:: EXERCISE DIRECTIONS ::
Reproduce the lines from the one bearing "swan_neck = arm(path) + head(path)" through the one bearing "bpy.data.objects.remove(obj)", inclusive. Copy them exactly; include no other line.

------------------------

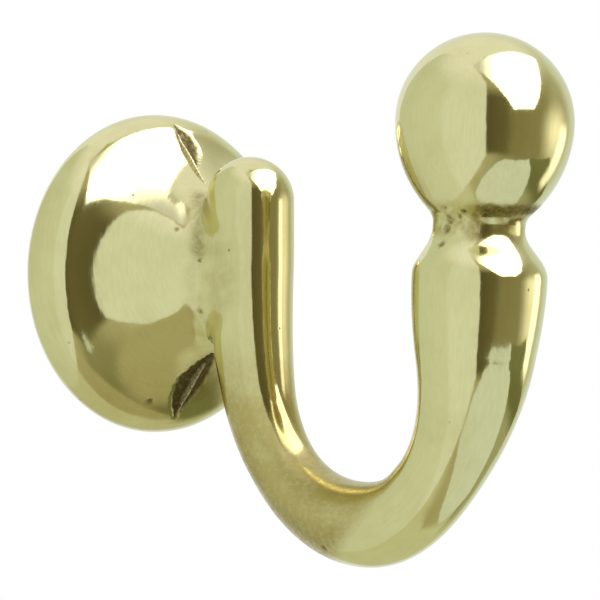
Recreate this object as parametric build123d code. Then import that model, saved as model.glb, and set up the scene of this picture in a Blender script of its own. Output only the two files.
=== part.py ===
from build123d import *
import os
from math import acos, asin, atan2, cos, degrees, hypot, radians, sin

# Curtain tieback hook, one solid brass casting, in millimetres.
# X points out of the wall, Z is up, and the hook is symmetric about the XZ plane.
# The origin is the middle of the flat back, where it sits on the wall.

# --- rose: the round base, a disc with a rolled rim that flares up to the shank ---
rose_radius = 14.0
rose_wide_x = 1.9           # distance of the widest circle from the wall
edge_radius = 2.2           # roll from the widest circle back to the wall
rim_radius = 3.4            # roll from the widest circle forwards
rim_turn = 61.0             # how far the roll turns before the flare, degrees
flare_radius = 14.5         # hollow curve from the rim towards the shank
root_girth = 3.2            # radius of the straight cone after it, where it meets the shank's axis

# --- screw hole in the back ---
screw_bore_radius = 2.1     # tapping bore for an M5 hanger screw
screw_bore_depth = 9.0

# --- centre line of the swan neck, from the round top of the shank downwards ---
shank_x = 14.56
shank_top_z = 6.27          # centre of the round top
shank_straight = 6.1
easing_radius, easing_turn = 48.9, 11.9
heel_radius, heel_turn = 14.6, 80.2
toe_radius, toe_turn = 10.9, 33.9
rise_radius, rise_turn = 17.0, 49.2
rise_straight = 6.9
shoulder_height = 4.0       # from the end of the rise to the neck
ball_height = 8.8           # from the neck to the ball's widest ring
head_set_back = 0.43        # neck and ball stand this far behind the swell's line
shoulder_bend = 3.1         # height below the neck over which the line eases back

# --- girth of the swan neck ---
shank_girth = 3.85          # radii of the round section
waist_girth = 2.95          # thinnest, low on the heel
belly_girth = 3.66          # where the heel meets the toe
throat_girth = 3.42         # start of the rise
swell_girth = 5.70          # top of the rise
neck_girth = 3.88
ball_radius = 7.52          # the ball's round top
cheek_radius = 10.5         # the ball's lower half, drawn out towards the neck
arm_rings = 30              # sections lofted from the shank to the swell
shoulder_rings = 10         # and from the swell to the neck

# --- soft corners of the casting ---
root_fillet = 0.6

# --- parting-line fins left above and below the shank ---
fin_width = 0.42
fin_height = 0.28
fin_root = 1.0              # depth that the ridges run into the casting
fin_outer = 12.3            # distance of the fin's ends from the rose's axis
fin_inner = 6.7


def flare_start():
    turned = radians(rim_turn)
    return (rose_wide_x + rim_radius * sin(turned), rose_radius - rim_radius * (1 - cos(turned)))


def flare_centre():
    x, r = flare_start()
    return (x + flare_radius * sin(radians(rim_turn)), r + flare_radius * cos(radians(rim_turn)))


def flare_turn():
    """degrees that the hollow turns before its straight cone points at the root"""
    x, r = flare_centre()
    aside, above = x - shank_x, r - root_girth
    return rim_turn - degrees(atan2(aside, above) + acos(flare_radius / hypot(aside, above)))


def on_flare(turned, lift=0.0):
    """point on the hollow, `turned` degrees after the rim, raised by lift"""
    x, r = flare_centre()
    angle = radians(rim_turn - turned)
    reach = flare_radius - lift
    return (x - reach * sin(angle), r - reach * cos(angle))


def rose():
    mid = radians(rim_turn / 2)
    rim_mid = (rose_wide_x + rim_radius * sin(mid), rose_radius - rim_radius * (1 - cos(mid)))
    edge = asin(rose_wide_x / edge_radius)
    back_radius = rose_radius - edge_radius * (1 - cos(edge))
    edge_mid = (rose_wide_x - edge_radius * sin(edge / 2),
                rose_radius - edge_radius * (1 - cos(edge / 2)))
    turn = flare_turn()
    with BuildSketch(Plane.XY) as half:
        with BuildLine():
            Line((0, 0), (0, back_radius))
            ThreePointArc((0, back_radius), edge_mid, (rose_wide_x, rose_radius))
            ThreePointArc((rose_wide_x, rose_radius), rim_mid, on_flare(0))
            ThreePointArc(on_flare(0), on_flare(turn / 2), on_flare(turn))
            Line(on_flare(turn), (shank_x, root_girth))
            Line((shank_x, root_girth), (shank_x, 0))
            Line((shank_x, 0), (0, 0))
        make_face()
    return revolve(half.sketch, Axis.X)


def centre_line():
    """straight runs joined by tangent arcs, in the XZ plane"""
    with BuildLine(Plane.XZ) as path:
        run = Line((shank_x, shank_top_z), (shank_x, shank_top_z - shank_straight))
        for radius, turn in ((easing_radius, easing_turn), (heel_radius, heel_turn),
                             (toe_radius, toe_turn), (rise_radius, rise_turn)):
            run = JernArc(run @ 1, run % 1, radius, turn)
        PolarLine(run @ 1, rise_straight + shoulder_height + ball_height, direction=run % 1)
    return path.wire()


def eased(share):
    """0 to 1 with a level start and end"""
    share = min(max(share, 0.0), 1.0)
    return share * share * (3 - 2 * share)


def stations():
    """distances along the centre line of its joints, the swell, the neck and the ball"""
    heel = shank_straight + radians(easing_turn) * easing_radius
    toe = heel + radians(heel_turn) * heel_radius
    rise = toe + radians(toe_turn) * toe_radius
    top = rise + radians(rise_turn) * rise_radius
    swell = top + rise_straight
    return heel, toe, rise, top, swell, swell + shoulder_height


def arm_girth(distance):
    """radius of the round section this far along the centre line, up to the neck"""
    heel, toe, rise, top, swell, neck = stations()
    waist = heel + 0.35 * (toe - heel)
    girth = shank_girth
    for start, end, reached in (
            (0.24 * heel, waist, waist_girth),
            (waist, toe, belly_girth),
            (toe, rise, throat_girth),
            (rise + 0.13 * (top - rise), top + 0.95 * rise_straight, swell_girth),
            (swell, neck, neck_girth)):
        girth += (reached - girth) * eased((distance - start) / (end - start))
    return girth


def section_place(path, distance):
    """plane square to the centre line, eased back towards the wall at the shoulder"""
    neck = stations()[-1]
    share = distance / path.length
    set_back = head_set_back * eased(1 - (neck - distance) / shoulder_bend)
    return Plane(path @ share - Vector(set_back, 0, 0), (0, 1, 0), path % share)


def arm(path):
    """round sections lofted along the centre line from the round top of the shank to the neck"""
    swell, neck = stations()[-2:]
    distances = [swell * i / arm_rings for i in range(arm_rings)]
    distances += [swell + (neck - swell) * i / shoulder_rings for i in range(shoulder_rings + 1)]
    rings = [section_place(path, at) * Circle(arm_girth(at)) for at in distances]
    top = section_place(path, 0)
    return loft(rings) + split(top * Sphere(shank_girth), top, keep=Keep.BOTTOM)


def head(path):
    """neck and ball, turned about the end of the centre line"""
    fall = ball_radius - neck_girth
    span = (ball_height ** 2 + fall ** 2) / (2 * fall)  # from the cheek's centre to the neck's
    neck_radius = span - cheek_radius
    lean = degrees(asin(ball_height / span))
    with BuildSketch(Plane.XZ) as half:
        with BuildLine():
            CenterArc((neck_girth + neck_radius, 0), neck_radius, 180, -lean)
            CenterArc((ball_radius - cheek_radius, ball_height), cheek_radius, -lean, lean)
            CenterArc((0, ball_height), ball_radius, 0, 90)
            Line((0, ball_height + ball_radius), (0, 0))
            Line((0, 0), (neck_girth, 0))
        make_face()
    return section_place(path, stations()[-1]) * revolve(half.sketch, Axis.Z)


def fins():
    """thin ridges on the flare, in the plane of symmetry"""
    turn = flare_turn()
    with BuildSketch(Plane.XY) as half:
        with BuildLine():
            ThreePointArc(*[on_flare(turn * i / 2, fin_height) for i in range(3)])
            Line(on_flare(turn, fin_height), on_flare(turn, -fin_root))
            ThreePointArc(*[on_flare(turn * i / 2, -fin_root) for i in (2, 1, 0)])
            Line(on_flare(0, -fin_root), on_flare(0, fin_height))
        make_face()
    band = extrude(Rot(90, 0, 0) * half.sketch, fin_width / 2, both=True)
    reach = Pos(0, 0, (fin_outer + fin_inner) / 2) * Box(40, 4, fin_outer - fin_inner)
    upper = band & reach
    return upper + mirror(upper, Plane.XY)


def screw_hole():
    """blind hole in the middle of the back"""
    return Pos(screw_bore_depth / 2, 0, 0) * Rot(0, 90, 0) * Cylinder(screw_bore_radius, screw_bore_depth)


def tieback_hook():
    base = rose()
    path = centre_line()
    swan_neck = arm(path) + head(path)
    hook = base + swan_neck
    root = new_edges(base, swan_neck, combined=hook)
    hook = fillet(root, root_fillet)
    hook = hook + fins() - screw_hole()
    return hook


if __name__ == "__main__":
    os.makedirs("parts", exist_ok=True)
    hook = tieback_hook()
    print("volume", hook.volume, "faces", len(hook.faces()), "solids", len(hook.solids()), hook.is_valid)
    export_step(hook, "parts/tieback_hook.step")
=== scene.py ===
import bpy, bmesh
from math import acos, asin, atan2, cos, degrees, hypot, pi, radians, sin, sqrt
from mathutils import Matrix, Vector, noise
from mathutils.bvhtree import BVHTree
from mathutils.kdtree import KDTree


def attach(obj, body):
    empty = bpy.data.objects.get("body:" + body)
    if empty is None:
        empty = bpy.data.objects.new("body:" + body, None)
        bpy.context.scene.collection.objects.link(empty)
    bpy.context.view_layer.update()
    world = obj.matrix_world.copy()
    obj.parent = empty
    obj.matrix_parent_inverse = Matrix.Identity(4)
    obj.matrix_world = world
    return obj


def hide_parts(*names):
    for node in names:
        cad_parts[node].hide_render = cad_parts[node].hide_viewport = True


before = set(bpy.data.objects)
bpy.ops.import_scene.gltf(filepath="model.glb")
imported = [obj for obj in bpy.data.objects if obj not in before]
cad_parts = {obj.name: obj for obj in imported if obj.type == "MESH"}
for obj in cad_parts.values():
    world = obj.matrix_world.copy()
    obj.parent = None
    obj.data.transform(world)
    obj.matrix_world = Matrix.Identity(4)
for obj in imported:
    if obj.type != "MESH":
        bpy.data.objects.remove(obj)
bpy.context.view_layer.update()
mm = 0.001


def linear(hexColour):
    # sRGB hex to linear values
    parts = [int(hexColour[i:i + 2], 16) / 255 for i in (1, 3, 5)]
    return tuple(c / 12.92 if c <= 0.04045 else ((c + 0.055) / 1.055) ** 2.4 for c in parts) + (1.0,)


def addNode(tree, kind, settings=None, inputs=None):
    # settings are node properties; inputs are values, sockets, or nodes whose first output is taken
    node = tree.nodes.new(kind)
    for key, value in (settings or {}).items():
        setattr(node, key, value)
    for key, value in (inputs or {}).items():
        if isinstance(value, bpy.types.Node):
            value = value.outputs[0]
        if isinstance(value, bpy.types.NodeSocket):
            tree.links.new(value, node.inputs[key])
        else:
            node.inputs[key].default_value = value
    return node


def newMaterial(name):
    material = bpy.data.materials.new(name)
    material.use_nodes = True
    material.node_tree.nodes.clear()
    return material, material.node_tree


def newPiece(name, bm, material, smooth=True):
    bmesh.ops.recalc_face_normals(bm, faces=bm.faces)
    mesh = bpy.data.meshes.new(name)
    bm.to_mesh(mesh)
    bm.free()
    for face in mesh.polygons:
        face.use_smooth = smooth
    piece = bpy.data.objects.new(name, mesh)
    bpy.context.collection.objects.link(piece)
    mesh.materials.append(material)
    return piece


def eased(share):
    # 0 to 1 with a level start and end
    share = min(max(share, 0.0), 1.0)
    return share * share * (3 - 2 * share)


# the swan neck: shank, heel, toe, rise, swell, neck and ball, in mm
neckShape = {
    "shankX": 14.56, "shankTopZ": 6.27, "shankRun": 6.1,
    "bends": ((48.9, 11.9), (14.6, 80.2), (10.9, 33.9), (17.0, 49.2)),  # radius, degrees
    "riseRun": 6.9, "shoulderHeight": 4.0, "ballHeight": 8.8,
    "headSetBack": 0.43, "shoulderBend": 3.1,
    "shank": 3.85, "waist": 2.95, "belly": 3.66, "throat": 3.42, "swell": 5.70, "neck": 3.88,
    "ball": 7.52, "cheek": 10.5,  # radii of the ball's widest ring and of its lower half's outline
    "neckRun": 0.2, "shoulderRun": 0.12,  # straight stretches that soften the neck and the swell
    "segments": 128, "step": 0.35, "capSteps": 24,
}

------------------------

:: FINAL RESULT ::
    swan_neck = arm(path) + head(path)
    hook = base + swan_neck
    root = new_edges(base, swan_neck, combined=hook)
    hook = fillet(root, root_fillet)
    hook = hook + fins() - screw_hole()
    return hook


if __name__ == "__main__":
    os.makedirs("parts", exist_ok=True)
    hook = tieback_hook()
    print("volume", hook.volume, "faces", len(hook.faces()), "solids", len(hook.solids()), hook.is_valid)
    export_step(hook, "parts/tieback_hook.step")
=== scene.py ===
import bpy, bmesh
from math import acos, asin, atan2, cos, degrees, hypot, pi, radians, sin, sqrt
from mathutils import Matrix, Vector, noise
from mathutils.bvhtree import BVHTree
from mathutils.kdtree import KDTree


def attach(obj, body):
    empty = bpy.data.objects.get("body:" + body)
    if empty is None:
        empty = bpy.data.objects.new("body:" + body, None)
        bpy.context.scene.collection.objects.link(empty)
    bpy.context.view_layer.update()
    world = obj.matrix_world.copy()
    obj.parent = empty
    obj.matrix_parent_inverse = Matrix.Identity(4)
    obj.matrix_world = world
    return obj


def hide_parts(*names):
    for node in names:
        cad_parts[node].hide_render = cad_parts[node].hide_viewport = True


before = set(bpy.data.objects)
bpy.ops.import_scene.gltf(filepath="model.glb")
imported = [obj for obj in bpy.data.objects if obj not in before]
cad_parts = {obj.name: obj for obj in imported if obj.type == "MESH"}
for obj in cad_parts.values():
    world = obj.matrix_world.copy()
    obj.parent = None
    obj.data.transform(world)
    obj.matrix_world = Matrix.Identity(4)
for obj in imported:
    if obj.type != "MESH":
        bpy.data.objects.remove(obj)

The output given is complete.